Maiden Gully is a suburb of the regional city of Bendigo in central Victoria, Australia, located  west of the central business district along Calder Highway. At the 2016 census, Maiden Gully had a population of 4,992.

Maiden Gully is surrounded by the Bendigo suburbs of Kangaroo Flat, Eaglehawk, California Gully, Long Gully, West Bendigo, Golden Square and the outer-rural suburbs of Lockwood, Marong and Myers Flat.

Maiden Gully has experienced enormous growth in recent years, with growth mainly centred to the north of the Calder Highway in the Robin Hill Estate, and to the Southwest of the Calder Highway. In addition to this, there remains a small pocket of semi-rural acreages to the west of Monsants Road. Maiden Gully is very popular suburb of Greater Bendigo with families due to its rural feel, with easy access to the Bendigo CBD, an easy 10-minute drive away. 

The suburb has developed and changed immensely since the early 1990s. From the early to mid 1990s a general store operated with Fuel, Video/DVD hire and a takeaway store.
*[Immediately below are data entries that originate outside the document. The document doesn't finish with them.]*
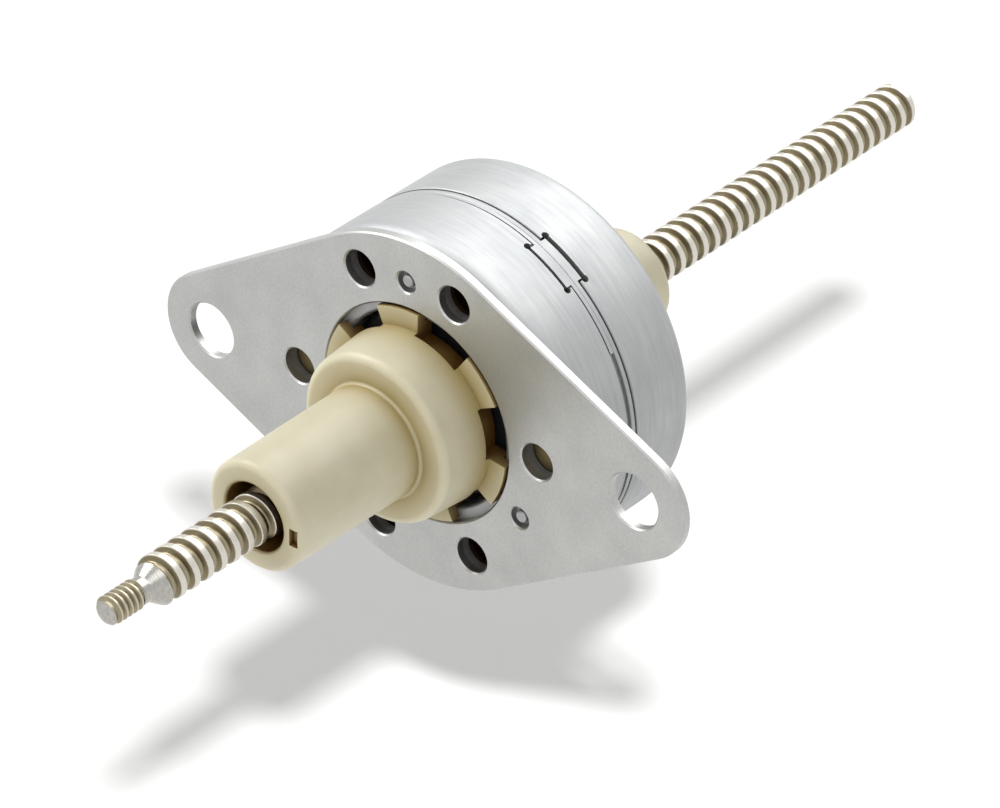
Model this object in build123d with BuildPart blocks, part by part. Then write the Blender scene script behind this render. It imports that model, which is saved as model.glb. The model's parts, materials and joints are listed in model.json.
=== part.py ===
from build123d import *
import math
import os

os.makedirs("parts", exist_ok=True)

# A tin-can linear stepper motor with a travelling lead screw. Millimetres.
# The motor axis is Y, with the screw's threaded tip towards -Y. Z is up.
# The origin is the centre of the mounting flange's front face.
# Angles are seen from the front: 0 is +X, 90 is +Z.

# Mounting flange
hole_spacing = 50.8
mount_hole_radius = 2.75
lobe_radius = 5.7
flange_thickness = 0.9
flange_edge_radius = 0.15
opening_radius = 10.95
access_hole_radius = 1.8
access_hole_ratio = 0.482
access_hole_spread = 67
clinch_hole_radius = 1.05
clinch_hole_ratio = 0.381
clinch_first_angle = 90
clinch_count = 3
clinch_pip_radius = 0.63
clinch_pip_height = 0.72
clinch_pip_edge_radius = 0.25

# Stator cups and pole plates
can_radius = 17.9
cup_length = 7.6
cup_sheet = 0.8
cup_corner_radius = 1.1
pole_plate_sheet = 0.6
pole_plate_inset = 0.12
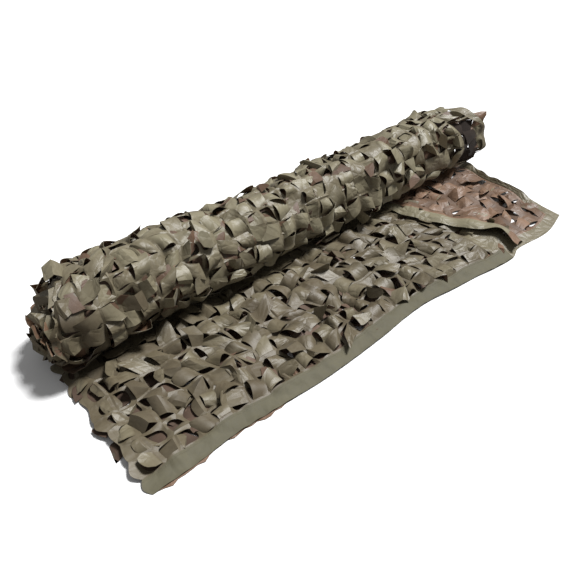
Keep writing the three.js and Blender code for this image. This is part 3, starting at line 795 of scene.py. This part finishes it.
def woven_group():
    """Satin cloth: its threads, soft creases, and a tone that differs from tongue to tongue.

    Besides its random share, the tone carries painted light and shade. A tone below 0 paints shade on cloth
    that lies far into the net: its colour darkens towards a near black brown, the cloth gets rougher, and
    its creases flatten.
    """
    group = bpy.data.node_groups.get("woven_satin")
    if group:
        return group
    group = bpy.data.node_groups.new("woven_satin", "ShaderNodeTree")
    face = group.interface
    for name, kind, default in (
            ("Light", "NodeSocketColor", (0.5, 0.5, 0.5, 1)),
            ("Dark", "NodeSocketColor", (0.2, 0.2, 0.2, 1)),
            ("Pitch", "NodeSocketFloat", 0.0009), ("Gloss", "NodeSocketFloat", 0.5)):
        face.new_socket(name=name, in_out="INPUT", socket_type=kind).default_value = default
    for name, kind in (("Color", "NodeSocketColor"), ("Roughness", "NodeSocketFloat"),
                       ("Threads", "NodeSocketFloat"), ("Creases", "NodeSocketFloat")):
        face.new_socket(name=name, in_out="OUTPUT", socket_type=kind)
    ins = node(group, "NodeGroupInput", (-1400, 0))
    outs = node(group, "NodeGroupOutput", (900, 0))
    link = group.links.new
    uv = node(group, "ShaderNodeUVMap", (-1400, -300))
    uv.uv_map = "Cloth"
    where = node(group, "ShaderNodeTexCoord", (-1400, -500))
    parts = node(group, "ShaderNodeSeparateXYZ", (-1200, -300))
    link(uv.outputs[0], parts.inputs[0])
    turn = mathematics(group, "DIVIDE", (-1200, -100), math.tau, ins.outputs["Pitch"])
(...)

Fuel at the store ceased to be available in the early 2000's. The Avondel Caravan Park is situated alongside the store.

Maiden Gully's local amenities include the Maiden Gully Primary School, Post Office, Maiden Gully Cafe (previously the General Store), Bendigo UFS Pharmacy, Local Bakery as well as an IGA Supermarket that opened in 2006. As of 2022, a Medical Clinic and a Childcare Centre were also operating. In 2015 Marist college Bendigo opened and now has over 1000 students. The school is a branch of the Marist brothers and is seen as one of the reasons for the big growth in the area.